AIM - Reproduce only the lines of the material below that start at the line containing "translate([0, 0, -weld]) cylinder(r = pin_r, h" and stop at the line containing "bpy.data.objects.remove(obj)". Keep both end lines.

DATASET EXTRACT -
:::

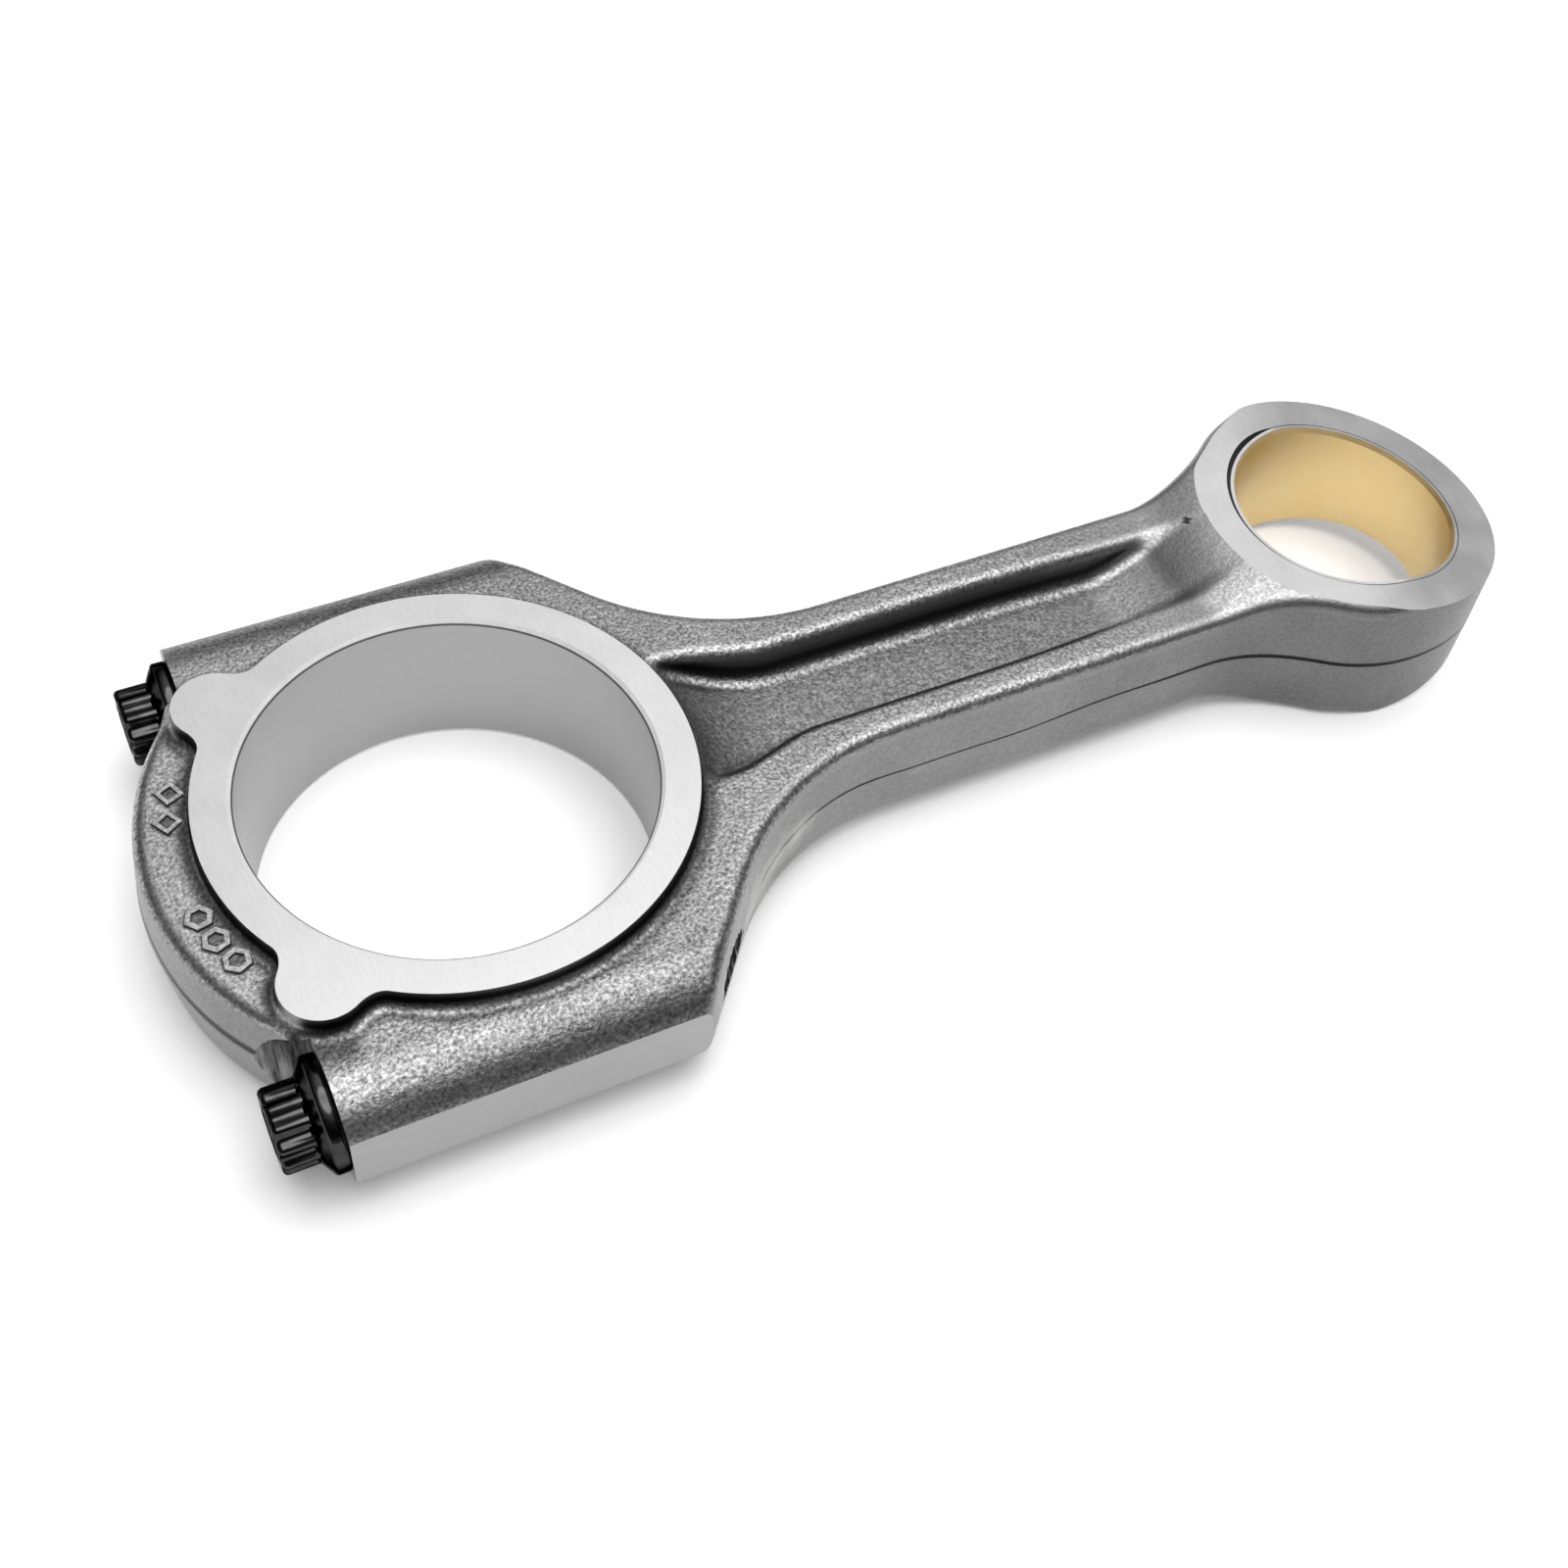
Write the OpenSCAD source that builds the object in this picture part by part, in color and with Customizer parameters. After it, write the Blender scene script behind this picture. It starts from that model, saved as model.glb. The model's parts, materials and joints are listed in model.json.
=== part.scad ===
// Connecting rod of a medium-duty diesel engine.
// The origin is the centre of the big-end bore, +X points to the small end and +Z along the bore axes.

/* [Ends] */
// Distance between the two bore axes
centre_distance = 192; // [175:1:210]
// Thickness of both ends between their machined faces
end_thickness = 31.5; // [29:0.5:34]
// Diameter of the big-end housing bore
housing_bore_d = 73; // [70:0.5:74]
// Diameter of the machined ring around the housing bore
ring_d = 87.2; // [86:0.2:90]
// Chamfer at both mouths of the housing bore
housing_chamfer = 0.9; // [0.4:0.1:1.5]
// Inside diameter of the small-end bush
pin_bore_d = 45; // [42:0.5:45]
// Outside diameter of the small end
small_end_d = 63.8; // [62:0.2:68]

/* [Keystone small end] */
// Angle of the tapered part of each small-end face, in degrees
keystone_angle = 9.2; // [5:0.1:10]
// Distance from the pin axis back to the start of the taper
keystone_start = 7; // [0:0.5:12]
// Radial thickness of the bush
bush_wall = 1.5; // [1:0.1:2]
// Chamfer of the bush housing, which leaves the bush end set back from the untapered face
bush_setback = 0.8; // [0.4:0.1:1.2]
// Interference of the bush in its housing, on radius
bush_interference = 0.02; // [0:0.01:0.04]

/* [Forging] */
// Thickness of the forging outside the machined faces
forging_thickness = 24; // [22:0.5:26]
// Width of the shank at its middle
shank_w = 36; // [32:0.5:38]
// Depth of the pocket in each side of the shank
pocket_depth = 7.2; // [4:0.1:9]
// Width of the pocket along the shank
pocket_w = 19.8; // [14:0.2:20]
// Width of the pocket where it flares out beside the big end
pocket_flare_w = 28.4; // [24:0.2:29]
// Distance of the pocket from the machined ring
pocket_gap = 2; // [1:0.5:4]
// Radius of the hollow between the shoulder and the shank
shoulder_r = 50; // [40:1:55]
// Slope of the shoulder, in degrees from the shank
shoulder_angle = 51; // [45:1:55]
// Radius of the hollow between the shank and the small end
neck_r = 40; // [30:1:45]

/* [Cap] */
// Outer radius of the forged cap
cap_r = 55; // [53:0.5:58]
// Width across the two milled side flats
flats_w = 111; // [108:0.5:113]
// Distance from the bore axis to the bolt seats
seat_distance = 36.8; // [35:0.2:40]
// Radius of the spot face round each bolt head
spot_face_r = 14; // [12.5:0.5:15]
// Radius of the two machined pads beside the cap's ring
pad_r = 7.4; // [6:0.2:8]
// Distance of the pads from the bore axis, along the rod
pad_x = 32.3; // [31:0.1:34]
// Distance of the pads from the rod's centre line
pad_y = 31; // [30:0.1:33]

/* [Bolts] */
// Distance between the two bolt axes
bolt_spacing = 90; // [89.5:0.1:91]
// Thread diameter of the bolts
bolt_d = 11; // [10:0.5:11]
// Radial clearance of the bolt in the rod's thread
thread_clearance = 0.05; // [0.02:0.01:0.1]
// Radial clearance of the bolt in the cap
cap_hole_clearance = 0.3; // [0.2:0.05:0.5]
// Length of the bolt under its head
bolt_length = 67.8; // [66:0.1:72]
// Diameter of the bolt's flange
flange_d = 20.4; // [18:0.2:21]
// Thickness of the flange's rim
flange_rim = 2.8; // [2:0.1:3.5]
// Width across the flats of the 12-point head
head_flats = 12.8; // [12:0.1:13]
// Diameter that trims the points of the head
head_points_d = 14.6; // [13.8:0.1:15]
// Height of the whole head with its flange
head_height = 10.3; // [9:0.1:12]

/* [Hidden] */
$fn = 96;

face_z = end_thickness / 2;
forging_z = forging_thickness / 2;
housing_r = housing_bore_d / 2;
pin_r = pin_bore_d / 2;
bush_housing_r = pin_r + bush_wall;
small_end_r = small_end_d / 2;
shank_y = shank_w / 2;
bolt_y = bolt_spacing / 2;
bolt_r = bolt_d / 2;
// the forged boss round each bolt is as thick as the forging
boss_r = forging_z;
// length that is safely longer than any piece
past = 400;
// small overlap that makes joined solids one piece
weld = 0.5;

// the shoulder's slope ends the milled side flats at this distance from the joint
flats_end_x = 25.9;
function shoulder_x(y) = flats_end_x + (flats_w / 2 - y) / tan(shoulder_angle);
// where the shoulder's slope meets the hollow that leads into the shank, and that hollow's centre
hollow_y = shank_y + shoulder_r * (1 - cos(shoulder_angle));
hollow_x = shoulder_x(hollow_y);
shoulder_c = [hollow_x + shoulder_r * sin(shoulder_angle), shank_y + shoulder_r];
// centre of the hollow between the shank and the small end
neck_c = [
    centre_distance - sqrt(pow(small_end_r + neck_r, 2) - pow(shank_y + neck_r, 2)),
    shank_y + neck_r
];
// the small end's faces ramp down to the shank over this length
ramp_length = 14;
// the pocket starts here with rounded corners and narrows over the first length and the last
pocket_start_x = ring_d / 2 + pocket_gap;
pocket_corner_r = 4;
pocket_flare_length = 19;
pocket_taper_length = 24;
// lengths over which the pocket's floor falls from the big end and rises to the small end
pocket_near_slope = 9;
pocket_far_slope = 15;
// the keystone taper is drawn this far beyond the small end
taper_margin = 5;

module both_sides() {
    children();
    mirror([0, 1, 0]) children();
}

module both_faces() {
    children();
    mirror([0, 0, 1]) children();
}

// Half of the rod's outline on the +Y side, without the small end itself
module half_outline() {
    difference() {
        polygon([
            [0, 0],
            [0, flats_w / 2],
            [shoulder_x(flats_w / 2), flats_w / 2],
            [hollow_x, hollow_y],
            [shoulder_c[0], shank_y],
            [neck_c[0], shank_y],
            [centre_distance, small_end_r - weld],
            [centre_distance, 0]
        ]);
        translate(shoulder_c) circle(r = shoulder_r);
        translate(neck_c) circle(r = neck_r);
    }
}

// Outline of the pocket on the +Y side: a channel along the shank that flares out beside the ring
module half_pocket() {
    corner = [pocket_start_x + pocket_corner_r, pocket_flare_w / 2 - pocket_corner_r];
    channel_x = pocket_start_x + pocket_flare_length;
    end_x = centre_distance - small_end_r;
    taper_x = end_x - pocket_taper_length;
    difference() {
        union() {
            polygon([
                [0, 0],
                [0, corner[1]],
                [pocket_start_x, corner[1]],
                [corner[0], pocket_flare_w / 2],
                [channel_x, pocket_w / 2],
                [taper_x, pocket_w / 2],
                [end_x, 0]
            ]);
            translate(corner) circle(r = pocket_corner_r);
        }
        circle(r = pocket_start_x);
    }
}

// One pocket: its ends slope up from the web to the face of the shank
module pocket() {
    end_x = centre_distance - small_end_r;
    floor_z = forging_z - pocket_depth;
    intersection() {
        linear_extrude(face_z) both_sides() half_pocket();
        rotate([90, 0, 0]) translate([0, 0, -shank_w]) linear_extrude(2 * shank_w) polygon([
            [pocket_start_x, face_z],
            [pocket_start_x, forging_z],
            [pocket_start_x + pocket_near_slope, floor_z],
            [end_x - pocket_far_slope, floor_z],
            [end_x, forging_z],
            [end_x, face_z]
        ]);
    }
}

// The forging's section across the big end: flat between the bolts and round outside them
module boss_section(from_x, to_x) {
    length = to_x - from_x;
    translate([from_x, -bolt_y, -forging_z]) cube([length, bolt_spacing, forging_thickness]);
    both_sides() translate([from_x, bolt_y, 0]) rotate([0, 90, 0]) cylinder(r = boss_r, h = length);
}

// Everything between the two milled side flats
module between_flats() {
    translate([-past, -flats_w / 2, -past]) cube([2 * past, flats_w, 2 * past]);
}

// Everything on the rod's side of the joint face
module rod_side() {
    translate([0, -past, -past]) cube(2 * past);
}

// The space that both machined faces leave, with the keystone taper at the small end
module keystone_space(half_z) {
    taper_x = centre_distance - keystone_start;
    tip_x = centre_distance + small_end_r + taper_margin;
    tip_z = face_z - (tip_x - taper_x) * tan(keystone_angle);
    // a face set lower than the end's face meets the taper further out
    meet_x = taper_x + (face_z - half_z) / tan(keystone_angle);
    rotate([90, 0, 0]) translate([0, 0, -past / 2]) linear_extrude(past) polygon([
        [-past, -half_z], [meet_x, -half_z], [tip_x, -tip_z],
        [tip_x, tip_z], [meet_x, half_z], [-past, half_z]
    ]);
}

// The ground ring of the big end
module ring() {
    translate([0, 0, -face_z]) cylinder(r = ring_d / 2, h = end_thickness);
}

// The housing bore with its two chamfers
module housing_bore() {
    translate([0, 0, -past / 2]) cylinder(r = housing_r, h = past);
    both_faces() translate([0, 0, face_z - housing_chamfer])
        cylinder(r1 = housing_r, r2 = housing_r + 2 * housing_chamfer, h = 2 * housing_chamfer);
}

// The small end as a round eye, with the ramp that carries its faces down to the shank
module eye() {
    ramp_r = small_end_r + ramp_length;
    intersection() {
        union() {
            translate([centre_distance, 0, -face_z]) cylinder(r = small_end_r, h = end_thickness);
            intersection() {
                translate([centre_distance, 0, 0]) rotate_extrude() polygon([
                    [0, -face_z], [small_end_r, -face_z], [ramp_r, -forging_z],
                    [ramp_r, forging_z], [small_end_r, face_z], [0, face_z]
                ]);
                translate([0, 0, -face_z]) linear_extrude(end_thickness) both_sides() half_outline();
            }
        }
        keystone_space(face_z);
    }
}

// The housing of the bush, chamfered before the taper was ground
module bush_housing() {
    translate([centre_distance, 0, -past / 2]) cylinder(r = bush_housing_r, h = past);
    both_faces() translate([centre_distance, 0, face_z - bush_setback])
        cylinder(r1 = bush_housing_r, r2 = bush_housing_r + 2 * bush_setback, h = 2 * bush_setback);
}

module rod_body() {
    color("#8c8c8a") difference() {
        union() {
            intersection() {
                linear_extrude(forging_thickness, center = true) both_sides() half_outline();
                union() {
                    boss_section(0, hollow_x + shoulder_r);
                    translate([hollow_x, -past / 2, -forging_z]) cube([past, past, forging_thickness]);
                }
                between_flats();
            }
            intersection() {
                ring();
                rod_side();
            }
            eye();
        }
        housing_bore();
        bush_housing();
        both_faces() pocket();
        both_sides() translate([-weld, bolt_y, 0]) rotate([0, 90, 0])
            cylinder(r = bolt_r, h = shoulder_x(0) + weld);
    }
}

module bearing_cap() {
    color("#8f8f8d") difference() {
        intersection() {
            union() {
                intersection() {
                    union() {
                        translate([0, 0, -forging_z]) cylinder(r = cap_r, h = forging_thickness);
                        translate([-seat_distance, -flats_w / 2, -forging_z])
                            cube([seat_distance + weld, flats_w, forging_thickness]);
                    }
                    boss_section(-past, weld);
                }
                ring();
                both_sides() translate([-pad_x, pad_y, -face_z]) cylinder(r = pad_r, h = end_thickness);
            }
            between_flats();
            translate([-past, -past, -past]) cube([past, 2 * past, 2 * past]);
        }
        housing_bore();
        both_sides() translate([-past - seat_distance, bolt_y, 0]) rotate([0, 90, 0])
            cylinder(r = spot_face_r, h = past);
        both_sides() translate([-past / 2, bolt_y, 0]) rotate([0, 90, 0])
            cylinder(r = bolt_r + cap_hole_clearance, h = past);
    }
}

// One bolt along +X, with the underside of its flange at x = 0
module flange_bolt() {
    shank_r = bolt_r - thread_clearance;
    cone_h = 1.6;
    // the cone stops this far inside the flange's rim
    cone_inset = 1;
    tip_chamfer = 1.2;
    points_h = head_height - flange_rim - cone_h;
    rotate([0, 90, 0]) {
        translate([0, 0, -flange_rim]) cylinder(d = flange_d, h = flange_rim);
        translate([0, 0, -flange_rim - cone_h])
            cylinder(r1 = head_points_d / 2, r2 = flange_d / 2 - cone_inset, h = cone_h + weld);
        intersection() {
            union() for (turn = [0, 30]) rotate(turn) translate([0, 0, -head_height])
                cylinder(d = head_flats / cos(30), h = points_h + weld, $fn = 6);
            translate([0, 0, -head_height]) cylinder(d = head_points_d, h = points_h + weld);
        }
        translate([0, 0, -weld]) cylinder(r = shank_r, h = bolt_length + weld - tip_chamfer);
        translate([0, 0, bolt_length - tip_chamfer])
            cylinder(r1 = shank_r, r2 = shank_r - tip_chamfer, h = tip_chamfer);
    }
}

module cap_bolt_left() {
    color("#1b1b1c") translate([-seat_distance, bolt_y, 0]) flange_bolt();
}

module cap_bolt_right() {
    color("#1b1b1c") translate([-seat_distance, -bolt_y, 0]) flange_bolt();
}

module small_end_bush() {
    color("#b98d45") intersection() {
        translate([centre_distance, 0, -face_z]) difference() {
            cylinder(r = bush_housing_r + bush_interference, h = end_thickness);
            translate([0, 0, -weld]) cylinder(r = pin_r, h = end_thickness + 2 * weld);
        }
        keystone_space(face_z - bush_setback);
    }
}

rod_body();
bearing_cap();
cap_bolt_left();
cap_bolt_right();
small_end_bush();
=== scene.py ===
"""The looks of the connecting rod: the forging, its machined faces, the rod bolts and the bush."""
import json
import math

import bmesh
import bpy
import numpy as np
import openvdb
from mathutils import Matrix, Vector


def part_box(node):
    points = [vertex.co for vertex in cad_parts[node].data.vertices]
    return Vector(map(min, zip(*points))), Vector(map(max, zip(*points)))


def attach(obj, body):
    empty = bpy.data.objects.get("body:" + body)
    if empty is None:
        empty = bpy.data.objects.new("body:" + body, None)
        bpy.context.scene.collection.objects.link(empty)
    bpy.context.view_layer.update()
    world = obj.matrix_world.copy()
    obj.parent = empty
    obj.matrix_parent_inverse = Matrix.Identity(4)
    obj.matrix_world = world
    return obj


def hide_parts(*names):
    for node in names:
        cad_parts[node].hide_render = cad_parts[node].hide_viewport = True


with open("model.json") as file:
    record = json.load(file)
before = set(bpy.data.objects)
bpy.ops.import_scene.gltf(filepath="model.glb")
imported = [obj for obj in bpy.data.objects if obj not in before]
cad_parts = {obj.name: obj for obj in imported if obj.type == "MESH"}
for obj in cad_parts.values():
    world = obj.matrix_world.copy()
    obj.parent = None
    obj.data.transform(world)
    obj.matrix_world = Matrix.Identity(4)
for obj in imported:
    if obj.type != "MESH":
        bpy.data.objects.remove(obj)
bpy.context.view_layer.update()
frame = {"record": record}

# ---------------------------------------------------------------- sizes, in millimetres
MM = 0.001
mounts = {mount["name"]: mount for mount in frame["record"]["mounts"]}
rod_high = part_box("rod_body")[1] / MM
cap_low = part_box("bearing_cap")[0] / MM
bolt_low, bolt_high = (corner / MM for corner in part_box("cap_bolt_left"))
bush_low, bush_high = (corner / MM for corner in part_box("small_end_bush"))

# how far inside the CAD box the forging's round ends stay
INSET = 0.03

# sizes read from the frame
PIN_X = mounts["small_end_bore"]["pos_m"][0] / MM
PIN_R = mounts["small_end_bore"]["dims"]["r_mm"]
HOUSING_R = mounts["big_end_bore"]["dims"]["r_mm"]
FACE_Z = rod_high.z
FLAT_Y = rod_high.y
CAP_R = -cap_low.x - INSET
EYE_R = rod_high.x - PIN_X - INSET
BUSH_R = round((bush_high.y - bush_low.y) / 2, 1)
BOLT_Y = (bolt_low.y + bolt_high.y) / 2
FLANGE_R = (bolt_high.z - bolt_low.z) / 2
BOLT_HEAD_X = bolt_low.x
BOLT_TIP_X = bolt_high.x
BUSH_FACE_Z = bush_high.z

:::

SOLUTION TO THIS PROBLEM -
            translate([0, 0, -weld]) cylinder(r = pin_r, h = end_thickness + 2 * weld);
        }
        keystone_space(face_z - bush_setback);
    }
}

rod_body();
bearing_cap();
cap_bolt_left();
cap_bolt_right();
small_end_bush();
=== scene.py ===
"""The looks of the connecting rod: the forging, its machined faces, the rod bolts and the bush."""
import json
import math

import bmesh
import bpy
import numpy as np
import openvdb
from mathutils import Matrix, Vector


def part_box(node):
    points = [vertex.co for vertex in cad_parts[node].data.vertices]
    return Vector(map(min, zip(*points))), Vector(map(max, zip(*points)))


def attach(obj, body):
    empty = bpy.data.objects.get("body:" + body)
    if empty is None:
        empty = bpy.data.objects.new("body:" + body, None)
        bpy.context.scene.collection.objects.link(empty)
    bpy.context.view_layer.update()
    world = obj.matrix_world.copy()
    obj.parent = empty
    obj.matrix_parent_inverse = Matrix.Identity(4)
    obj.matrix_world = world
    return obj


def hide_parts(*names):
    for node in names:
        cad_parts[node].hide_render = cad_parts[node].hide_viewport = True


with open("model.json") as file:
    record = json.load(file)
before = set(bpy.data.objects)
bpy.ops.import_scene.gltf(filepath="model.glb")
imported = [obj for obj in bpy.data.objects if obj not in before]
cad_parts = {obj.name: obj for obj in imported if obj.type == "MESH"}
for obj in cad_parts.values():
    world = obj.matrix_world.copy()
    obj.parent = None
    obj.data.transform(world)
    obj.matrix_world = Matrix.Identity(4)
for obj in imported:
    if obj.type != "MESH":
        bpy.data.objects.remove(obj)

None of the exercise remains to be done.